Atalaya will make a further announcement on the status of the proposed applications for Admission, together with the timeline for Admission, in due course.

Admission is not expected to be conditional upon shareholder approval. Atalaya shareholders should consult their own professional advisors regarding the consequences of Admission on their personal tax position.

Peel Hunt LLP is acting exclusively as sponsor to the Company and no one else in connection with Admission.

Alberto Lavandeira, CEO of Atalaya, commented:

"In the last eight years we have established Atalaya as one of Europe's leading copper producers, achieving scale, growth and consistency. At the same time, copper has become widely regarded as a strategic metal due to its important role in the energy transition.

We are committed to building upon the significant growth we have achieved to date and our intention to seek admission to the premium listing segment of the Official List reflects our confidence in our future prospects, our expanding investor base and our ambition to become a multi-asset producer with a portfolio of sustainable, scalable and low-risk operations."

Contacts:

Peel Hunt LLP

(Sponsor and Joint Broker)

Ross Allister / David McKeown / Georgia Langoulant

+44 20 7418 8900

Canaccord Genuity

(NOMAD and Joint Broker)

Henry Fitzgerald-O'Connor / James Asensio

+44 20 7523 8000

BMO Capital Markets

(Joint Broker)

Tom Rider / Andrew Cameron

+44 20 7236 1010

SEC Newgate UK

Elisabeth Cowell / Tom Carnegie / Matthew Elliott

+ 44 20 3757 6882

4C Communications

Carina Corbett

+44 20 3170 7973

 

About Atalaya Mining Plc

Atalaya is an AIM-listed mining and development group which produces copper concentrates and silver by-product at its wholly owned Proyecto Riotinto site in southwest Spain. Atalaya's current operations include the Cerro Colorado open pit mine and a modern 15 Mtpa processing plant, which has the potential to become a central processing hub for ore sourced from its wholly owned regional projects around Riotinto that include Proyecto Masa Valverde and Proyecto Riotinto East. In addition, the Group has a phased earn-in agreement for up to 80% ownership of Proyecto Touro, a brownfield copper project in the northwest of Spain, as well as a 99.9% interest in Proyecto Ossa Morena. For further information, visit www.atalayamining.com

Important Notice

This announcement contains statements that are, or may be deemed to be, "forward-looking statements". These forward-looking statements can be identified by the use of words such as "will", "expect", "could", "believe", "intend", "should" and words of similar meaning. All statements other than statements of historical facts included in this announcement, including those regarding the Company's strategy, plans and objectives and the anticipated Admission are forward-looking statements. Readers are cautioned not to place undue reliance on such statements. Forward-looking statements involve a number of known and unknown risks, uncertainties and other factors, many of which are difficult to predict and generally beyond the control of Atalaya. These forward-looking statements speak only as of the date of this announcement. Atalaya expressly disclaims any obligation or undertaking to update or revise any forward-looking statement (except to the extent legally required).
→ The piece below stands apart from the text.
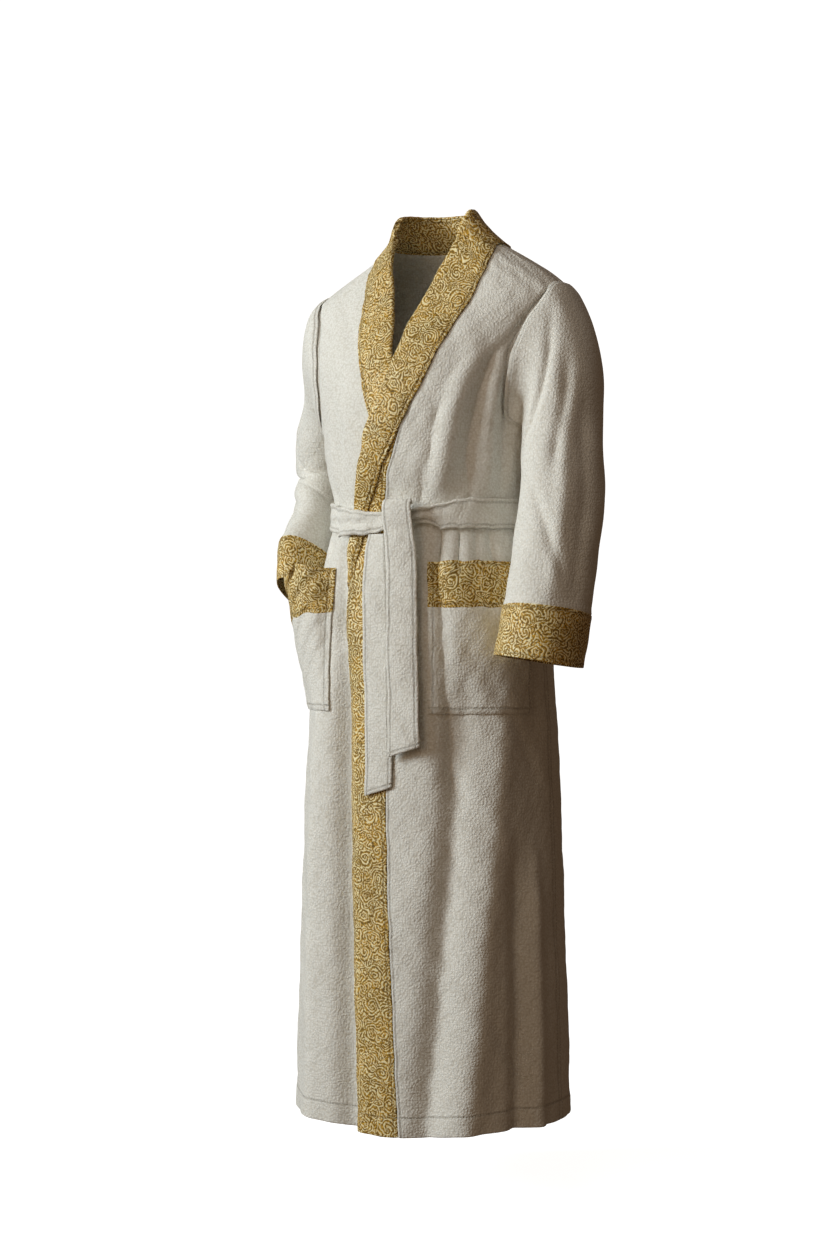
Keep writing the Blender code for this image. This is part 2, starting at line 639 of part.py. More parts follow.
def make_sleeve(side, rows, creases, mirror, cream, gold):
    grid = sleeve_grid(rows, creases, 20, mirror)
    out = ring_normals(grid)
    middle = grid.mean(axis=1, keepdims=True)
    if ((grid - middle) * out).sum() < 0:
        out = -out
    turn, height = armhole_ring(np.linspace(0, 2 * np.pi, 20, endpoint=False))
    flip = np.array([mirror, 1.0, 1.0])
    out[0] = normal(turn if mirror > 0 else 180 - turn, height) * flip
    cloth = slice(0, len(grid) - CUFF_RINGS + 1)
    inner, outer = grid[cloth], grid[cloth] + CLOTH * out[cloth]
    wall("sleeve_" + side, inner * flip, outer * flip, cream, ring=True)
    cuff = slice(len(grid) - CUFF_RINGS, len(grid))
    inner = grid[cuff] + (CLOTH + 0.0008) * out[cuff]
    wall("cuff_" + side, inner * flip, (inner + CLOTH * out[cuff]) * flip, gold, ring=True)


def left_mouth(share):
    return -0.5125 + 0.0 * share


def right_mouth(share):
    return -0.519 - 0.016 * share - 0.036 * share ** 2


def make_pocket(side, turns_top, turns_low, mouth, bulge, rise, cream, gold):
    """A patch pocket: its brocade band at the mouth, then its wool."""
    share = np.linspace(0, 1, 12)
    top = mouth(share)
    low = top - POCKET_HEIGHT
    stand_off = 0.0018
    if side == "right":
        low = np.full(len(share), -0.742)
        stand_off = 0.0010
    for name, start, end, rows, surface in (
        ("pocket_band_" + side, 0.0, POCKET_BAND, 3, gold),
        ("pocket_" + side, POCKET_BAND + SEAM, None, 6, cream),
    ):
        if end is None:
            end = top - low
        down = start + (end - start) * np.linspace(0, 1, rows)[:, None]
        height = top - down
        down_share = (top - height) / (top - low)
        first = turns_top[0] + (turns_low[0] - turns_top[0]) * down_share
        last = turns_top[1] + (turns_low[1] - turns_top[1]) * down_share
        turn = first + (last - first) * share
        stand = rise(turn, height) + CLOTH + stand_off + bulge(share, down_share)
        wall(name, place(turn, height, stand), place(turn, height, stand + CLOTH), surface)


def left_bulge(share, down):
    return 0.007 * np.sin(np.pi * share) * (1 - down) ** 2


def right_bulge(share, down):
    across = np.sin(np.pi * share ** 1.1) ** 0.7
    return 0.058 * across * (1 - down) ** 1.2


def make_belt(cream):
    turn = np.concatenate([np.linspace(-180, 30, 22)[:-1], np.linspace(30, 150, 19)[:-1]])
    turn = np.concatenate([turn, np.linspace(150, 180, 4)[:-1]])
    top = np.interp(turn, column(BELT, BELT_COLUMNS, "turn"), column(BELT, BELT_COLUMNS, "top"))
    low = np.interp(turn, column(BELT, BELT_COLUMNS, "turn"), column(BELT, BELT_COLUMNS, "bottom"))
    rise = np.interp(turn, column(BELT, BELT_COLUMNS, "turn"), column(BELT, BELT_COLUMNS, "rise"))
    height = low + (top - low) * np.linspace(0, 1, 4)[:, None]
    inner = place(turn[None, :], height, rise[None, :])
    outer = place(turn[None, :], height, rise[None, :] + CLOTH)
    wall("belt", inner, outer, cream, ring=True)


def turn_at(x, height):
    """The turn at the front where the form has a given x."""
    turns = np.linspace(150, 30, 241)
    found = [np.interp(a, form(turns, b)[:, 0], turns) for a, b in zip(x.ravel(), height.ravel())]
    return np.array(found).reshape(x.shape)


def make_tail(name, rows, cream):
    height = column(rows, TAIL_COLUMNS, "height")[:, None]
    first = column(rows, TAIL_COLUMNS, "inner_x")[:, None]
    last = column(rows, TAIL_COLUMNS, "outer_x")[:, None]
    rise = column(rows, TAIL_COLUMNS, "rise")[:, None]
    drop = column(rows, TAIL_COLUMNS, "drop")[:, None]
    share = np.linspace(0, 1, 4)[None, :]
    x = first + (last - first) * share
    height = height - drop * (1 - share)
    flat = np.minimum(height, -0.46)
    turn = turn_at(x, flat)
    base = place(turn, height, 0.0 * x)
    base[..., 1] = place(turn, flat, 0.0 * x)[..., 1]
    line = base + rise[..., None] * np.array([0.0, -1.0, 0.0])
    along = np.gradient(line, axis=0)
    across = np.gradient(line, axis=1)
    out = np.cross(along, across)
    out = out / np.linalg.norm(out, axis=-1, keepdims=True)
    if out[-1, 0, 1] > 0:
        out = -out
    wall(name, line, line + CLOTH * out, cream)


def make_knot(cream):
    """The knot, a flattened ball of folded cloth in front of the belt."""
    mesh = bpy.data.meshes.new("belt_knot")
    work = bmesh.new()
    bmesh.ops.create_uvsphere(work, u_segments=16, v_segments=10, radius=1.0)
    for point in work.verts:
        x, y, z = point.co
        square = max(abs(x), abs(z)) ** 0.25 if max(abs(x), abs(z)) > 0 else 1.0
        point.co = (0.023 * x / square, 0.0102 * y, 0.022 * z / square)
    bmesh.ops.recalc_face_normals(work, faces=work.faces)
    work.to_mesh(mesh)
    work.free()
    mesh.materials.append(cream)
    mesh.shade_smooth()
    knot = bpy.data.objects.new("belt_knot", mesh)
    middle = place(turn_at(np.array([0.013]), np.array([-0.444])), -0.444, 0.0)[0]
    knot.location = (0.013, middle[1] - 0.0237, -0.444)
    GOWN.objects.link(knot)


def make_loop(side, middle, cream):
    """A belt loop, sewn above and below the belt."""
    heights = np.array([-0.394, -0.403, -0.409, -0.435, -0.461, -0.467, -0.476])
    rise = np.array([0.0027, 0.0046, 0.0070, 0.0074, 0.0070, 0.0046, 0.0027])
    turn = middle + np.array([-1.8, 0.0, 1.8])[None, :]
    inner = place(turn, heights[:, None], rise[:, None])
    outer = place(turn, heights[:, None], rise[:, None] + 0.0018)
    wall("belt_loop_" + side, inner, outer, cream)


def cloth_material(name, colour, roughness):
    made = bpy.data.materials.new(name)
    made.use_nodes = True
    shader = made.node_tree.nodes["Principled BSDF"]
    shader.inputs["Base Color"].default_value = colour
    shader.inputs["Roughness"].default_value = roughness
    shader.inputs["Metallic"].default_value = 0.0
    return made


for old in list(bpy.data.objects):
    bpy.data.objects.remove(old)

GOWN = bpy.data.collections.new("dressing_gown")
bpy.context.scene.collection.children.link(GOWN)


def main():
    cream = cloth_material("cream_wool", CREAM, 0.9)
    gold = cloth_material("gold_brocade", GOLD, 0.7)
    make_back(cream)
    make_fronts(cream)
    make_band("band_left", LEFT_LEAD, LEFT_COLLAR, 1.0, wrap_lift, gold)
    make_band("band_right", RIGHT_LEAD, RIGHT_COLLAR, -1.0, flat_rise, gold)
    make_collar("collar_left", LEFT_COLLAR, wrap_lift, gold)
    make_collar("collar_right", RIGHT_COLLAR, flat_rise, gold)
    make_sleeve("left", LEFT_SLEEVE, LEFT_CREASES, 1.0, cream, gold)
    make_sleeve("right", RIGHT_SLEEVE, RIGHT_CREASES, -1.0, cream, gold)
    make_pocket("left", (69.5, 14.0), (69.5, 16.0), left_mouth, left_bulge, wrap_lift, cream, gold)
    make_pocket(
        "right", (127.5, 167.0), (122.5, 166.0), right_mouth, right_bulge, flat_rise, cream, gold
    )
    make_belt(cream)
    make_knot(cream)
    make_tail("belt_tail_front", FRONT_TAIL, cream)
    make_tail("belt_tail_back", BACK_TAIL, cream)
    make_loop("left", 8.0, cream)
    make_loop("right", 172.0, cream)


main()
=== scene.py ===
"""The looks of a long wool dressing gown with brocade bands, laid out as an add-on and run as a script.

Each sewn piece is a closed sheet of cloth on the form of its solid. The gown faces -Y, its own left
is +X, and the origin lies on its upright axis at the height of the neck points. A place on the body
is a turn (degrees, 0 at the left side, 90 at the front, 180 at the right side, 270 at the back), a
height and a rise, which is how far the cloth lies outside the body form.
"""

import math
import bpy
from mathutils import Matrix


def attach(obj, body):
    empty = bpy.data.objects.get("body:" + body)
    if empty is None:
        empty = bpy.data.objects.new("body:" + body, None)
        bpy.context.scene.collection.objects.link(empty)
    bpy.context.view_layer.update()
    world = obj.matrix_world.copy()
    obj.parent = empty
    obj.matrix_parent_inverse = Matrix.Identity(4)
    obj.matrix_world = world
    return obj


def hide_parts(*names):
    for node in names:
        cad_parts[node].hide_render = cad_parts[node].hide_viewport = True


bl_info = {
    "name": "Dressing gown",
    "version": (1, 0, 0),
    "blender": (4, 5, 0),
    "location": "3D View > Sidebar > Gown",
    "description": "Builds the cloth, stitching and stage of a long belted dressing gown",
    "category": "Add Mesh",
}

import bpy
import numpy as np
from bpy.props import FloatProperty, FloatVectorProperty, PointerProperty
from mathutils import Vector

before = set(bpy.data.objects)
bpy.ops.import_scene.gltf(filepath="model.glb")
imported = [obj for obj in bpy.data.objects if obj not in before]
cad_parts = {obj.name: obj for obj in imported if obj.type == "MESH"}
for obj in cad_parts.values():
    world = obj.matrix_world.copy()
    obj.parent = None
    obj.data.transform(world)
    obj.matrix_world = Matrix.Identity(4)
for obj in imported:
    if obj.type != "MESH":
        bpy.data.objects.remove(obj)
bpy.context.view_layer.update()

# Driving sizes, in metres.
CLOTH = 0.002
LAYER_GAP = 0.0012
HEM = -1.387
UNDERARM = -0.298
SHOULDER_TIP = -0.082
NECK_SEAM = -0.004
ARM_MIDDLE = -0.190
ARM_HALF_HEIGHT = 0.108
ARM_TURN_FRONT = 35.0
ARM_TURN_BACK = 30.0
ARM_LAP = 0.008
ARM_RISE = 0.0056
POCKET_HEIGHT = 0.231
POCKET_BAND = 0.068
SQUARENESS = 2.2
EDGE_BLEND = 8.0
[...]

Peel Hunt LLP ("Peel Hunt"), which is authorised and regulated in the United Kingdom by the FCA, is acting exclusively for the Company  as Sponsor and no one else in connection with Admission and it will not regard any other person as a client in relation to Admission and will not be responsible to anyone other than the Company  for providing the protections afforded to its clients or for providing advice in relation to Admission or any other transaction, matter, or arrangement referred to in this announcement.

This announcement has been issued by, and is the sole responsibility of, the Company. No representation or warranty, express or implied, is or will be made as to, or in relation to, and no responsibility or liability is or will be accepted by Peel Hunt or by any of its affiliates, partners, directors, officers, employees, advisers or agents as to or in relation to, the accuracy or completeness of this announcement or any other written or oral information made available to or publicly available to any interested party or its advisers, and any liability therefore is expressly disclaimed.